Link with -lcoap-2, -lcoap-2-gnutls, -lcoap-2-openssl or -lcoap-2-tinydtls depending on your (D)TLS library type.

DESCRIPTION

This man page focuses on the CoAP Context.

The CoAP stack’s global state is stored in a coap_context_t Context object. Resources, Endpoints and Sessions are associated with this context object. There can be more than one coap_context_t object per application, it is up to the application to manage each one accordingly.

The Session network traffic can be encrypted or un-encrypted if there is an underlying TLS library.

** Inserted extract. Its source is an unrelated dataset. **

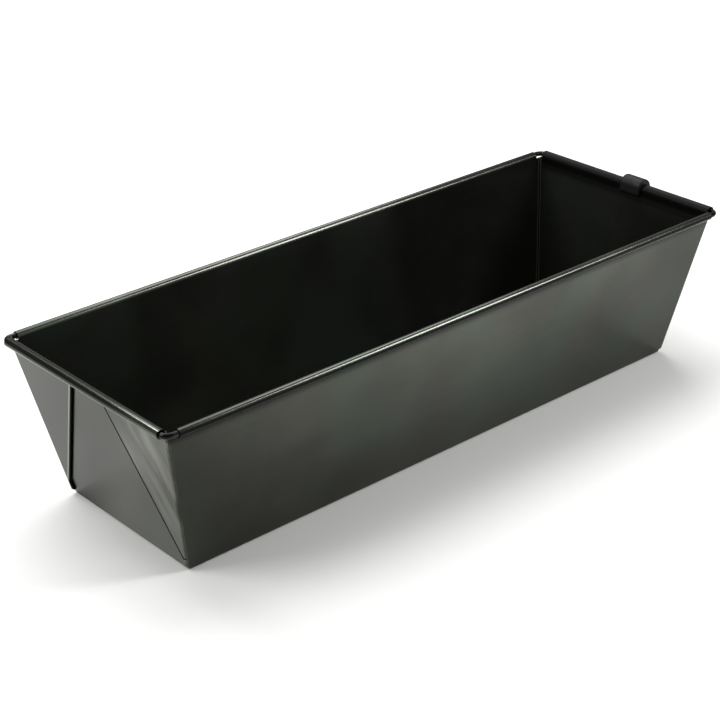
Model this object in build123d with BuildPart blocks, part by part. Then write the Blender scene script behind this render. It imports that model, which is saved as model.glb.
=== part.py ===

If TLS is going to be used for encrypting the network traffic, then the TLS information for Pre-Shared Keys (PSK) or Public Key Infrastructure (PKI) needs to be configured before any network traffic starts to flow. For Servers, this has to be done before the Endpoint is created, for Clients, this is done during the Client Session set up.

For Servers, all the encryption information is held internally by the TLS Context level and the CoAP Context level as the Server is listening for new incoming traffic based on the Endpoint definition. The TLS and CoAP session will not get built until the new traffic starts, which is done by the libcoap library, with the session having a reference count of 1.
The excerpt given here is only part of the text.